With a skeleton membership and lacking resources, WBRC’s attendance at regattas was lacklustre to say the least. It wasn’t until the London 2012 Olympics that Westover were given a new lease of life. As the nation was inspired by Team GB’s success on the water, WBRC saw an influx of local interest and had to act fast to capitalise on this sudden enthusiasm for the sport. The club pooled resources and were able to run a series of learn to row events that helped to increase their depleted membership and gain a new batch of active rowers.

The next couple of years saw Westover in regular attendance at Hants & Dorset regattas with a handful of wins across the two seasons. However, with limited coaching, equipment and facilities, the club was still a far cry from matching the success of rival Southampton based clubs. It wasn’t until the club entered its 150th anniversary year that a new coaching team was formed. Alvin Ranson, a former member of Westover & Bournemouth, returned to the club with Paul Newman and Simon Clements in an attempt to galvanise rowers and form crews with the potential to win championships.

Without a clubhouse and fighting for survival, it was thanks to the determination and vision of a few remaining members that the club continued to operate.

After missing the first month of winter training, the coaches were playing catch up. With potentials in the junior category from the men’s and ladies squads, as well as an already formed JS crew, a new programme was set and training commenced with long-term member and coach David Smith taking care of WBRC’s novice squad.

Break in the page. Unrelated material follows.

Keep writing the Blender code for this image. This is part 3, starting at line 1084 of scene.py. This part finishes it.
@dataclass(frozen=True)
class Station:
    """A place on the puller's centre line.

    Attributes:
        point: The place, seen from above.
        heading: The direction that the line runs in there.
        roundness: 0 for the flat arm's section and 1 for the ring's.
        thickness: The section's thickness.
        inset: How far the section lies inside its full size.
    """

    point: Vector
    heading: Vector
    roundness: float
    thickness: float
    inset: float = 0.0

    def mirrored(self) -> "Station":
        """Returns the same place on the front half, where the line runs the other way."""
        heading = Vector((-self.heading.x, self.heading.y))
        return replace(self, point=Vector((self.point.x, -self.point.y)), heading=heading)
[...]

After a couple of gruelling months, Westover’s JS men were offered the chance to compete at the annual Head of the River Race on the Tideway in London. Thanks to Paul Newman’s links with Canford School, an eight was formed with four of Canford’s top rowers to train under the watchful eye of Ian Dryden. Enjoying some brief respite from their makeshift boating facilities, the composite crew, rowing as Westover & Bournemouth, managed to finish a very respectable 114th overall and 5th in their category. Things were looking good for the JS men as they then went on to win at Itchen fours and eights head. Meanwhile, the rest of Westover’s men and women had been preparing for Southampton Head Race as part of their preseason schedule, and the club managed to pick up the Courage Cup for the best aggregate time across three crews on the day.


After some notable performances in the run up to the season’s opening regatta, Westover & Bournemouth set the tone for what was going to be a fantastic season for the club. After a false start at the first regatta held by neighbouring club Christchurch, WBRC travelled to the Isle of Wight where they picked up five wins across two regattas. Beating their entire number of wins for the previous season in a single weekend, all eyes were on the club as the Hants & Dorset association realised Westover were going to be a force to be reckoned with.

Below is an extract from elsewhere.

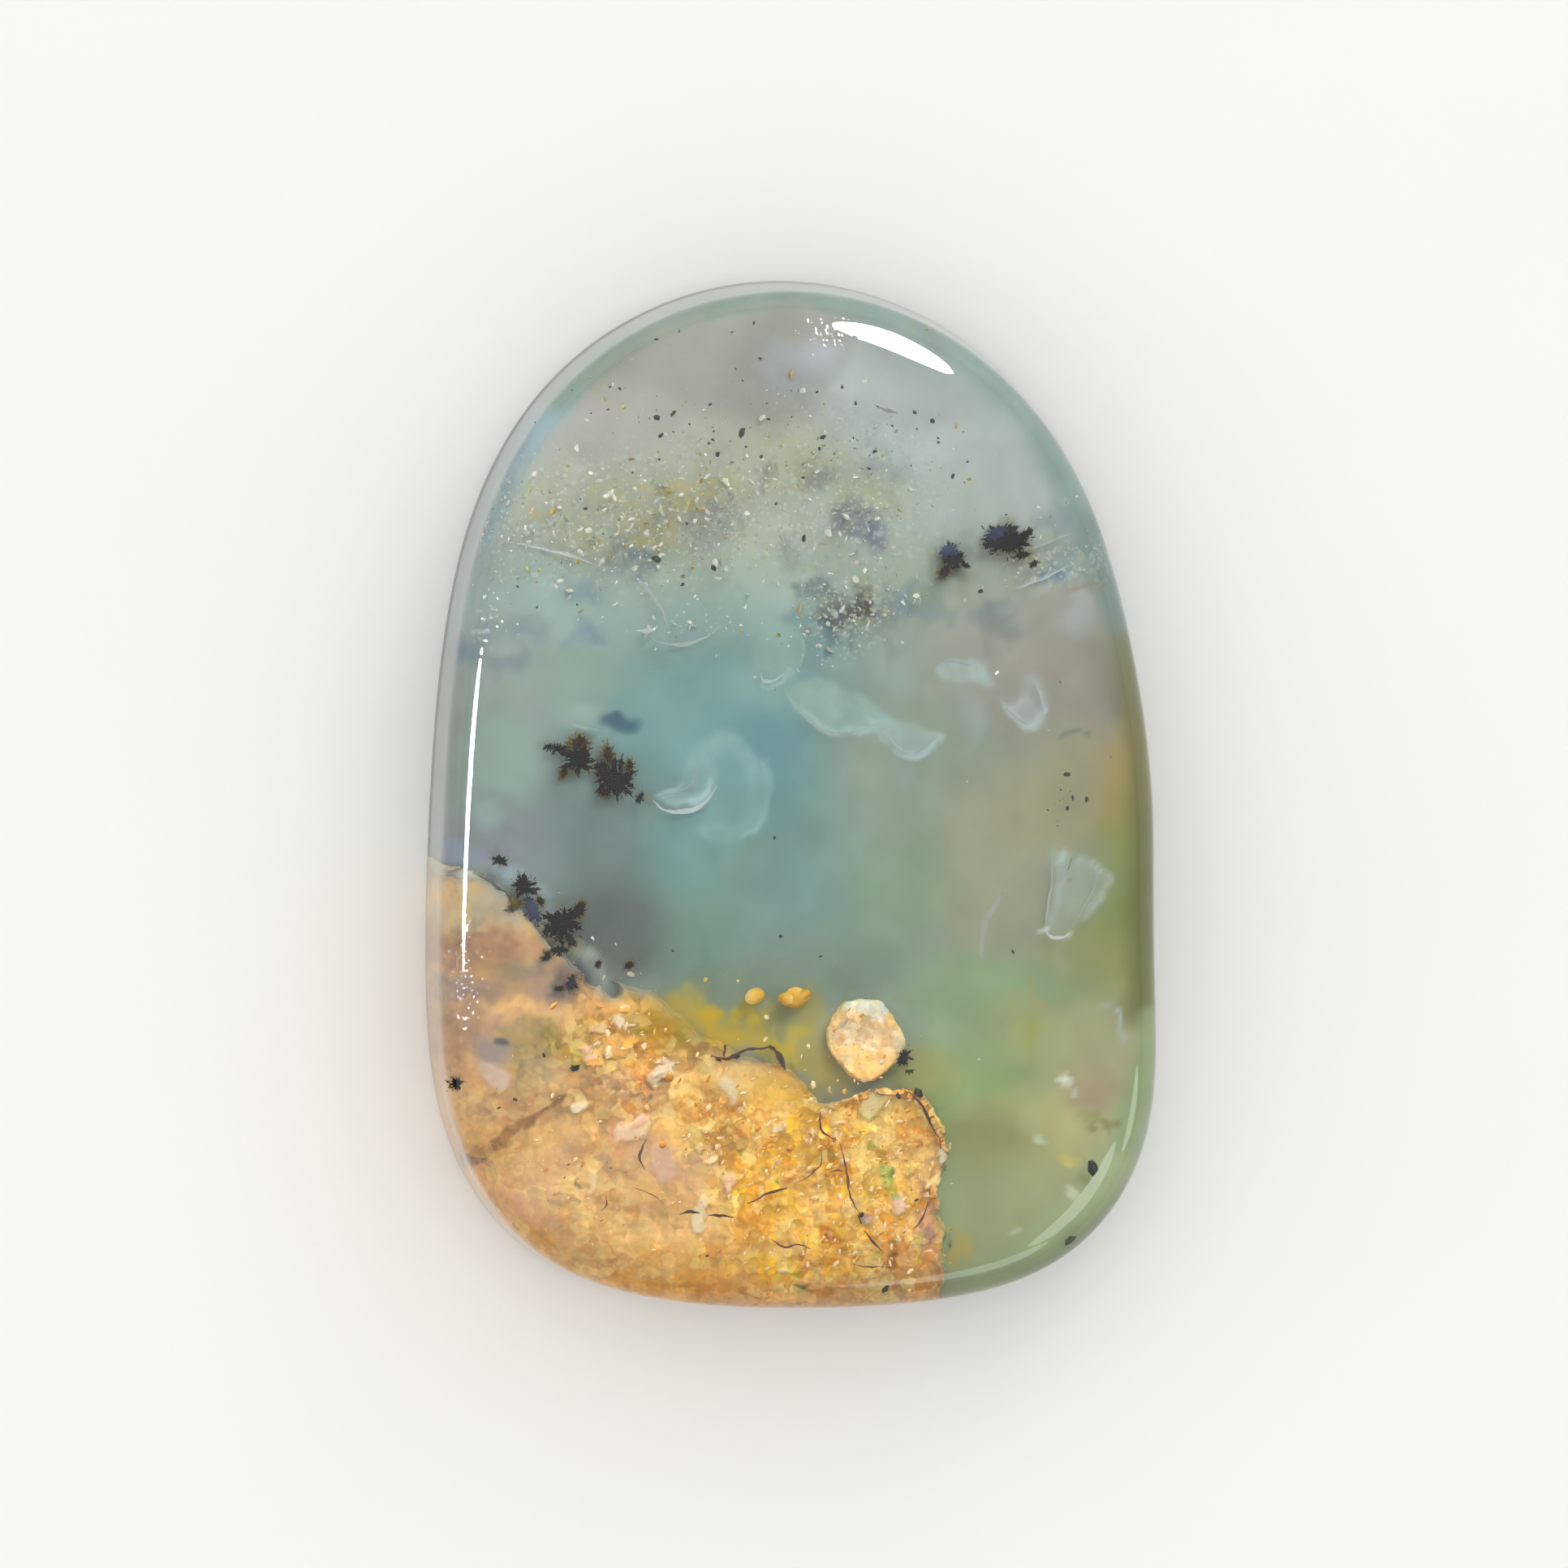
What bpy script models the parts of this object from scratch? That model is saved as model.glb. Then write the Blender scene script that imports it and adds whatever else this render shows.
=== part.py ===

As the season continued, the club racked up wins at every regatta they attended. Sisters Alicia and Roseanna Bramwell Reeks, who won every junior pairs race they entered, secured Westover’s first championship. It was the first year that the Hants & Dorset Association had recognised the category as a championship event, and the duo won it convincingly to make history for the club. Next up were the junior men, who between the squad of Josh Williams, Jon Solly, Jim Kay and Jon Solly, managed to win the junior pair championship not long after the ladies. Finally, Westover’s JS men, Ali Esinduy, Michael Joscelyne, Jeff Hanafin and Leigh Darlow, left it right down to the last race of the season to secure the first JS championship for the club since 1961. In total across the season, WBRC picked up an impressive 42 wins. And with the junior men’s four and ladies four both finishing second in the H&D title race, it meant that the club would have three crews representing the association at the 59th South Coast Rowing Championships.

On Saturday 12th of September, Wimbleball Rowing Club hosted the championships where crews representing the Hants & Dorset Amateur Rowing Association would take on championship crews from the West of England and Coast associations. After some wet and windy conditions at the start of the event, conditions improved as Westover’s junior men, Josh Williams, Gian-luc Angiolini, Jim Kay and Jon Solly (coxed by Anna Nolan), took to the water for the club’s first race of the day. After trailing to favourites BTC, WBRC put in a strong push for the last 250 meters and passed the leaders just before the line to take the victory. It was an emphatic win and was the fourth time a crew would win at the South Coast Championships in the history of the club.

Next up were Westover’s junior ladies, Danielle Elmy-Liddiard, Alicia Bramwell Reeks, Roseanna Bramwell Reeks and Libby Perry, who faced some tough competition from Southampton based rivals Itchen Imperial. The crew put in a fantastic performance, but were unable to catch the H&D championship winners and finished second. Finally, Westover’s JS managed to finish ahead of all the other opposition except for CARA champions Deal RC who beat them to the line.

It’s fair to say that Westover and Bournemouth Rowing Club have had a tremendous year on the water, but off the water there has also been lots going on. Coaches and committee members have been working behind the scenes to improve links with the community, local schools and have continued to work towards securing new premises. It’s amazing what can be achieved with hard work and determination, and WBRC owe a lot to their members and supporters for making their 150th anniversary year one to remember.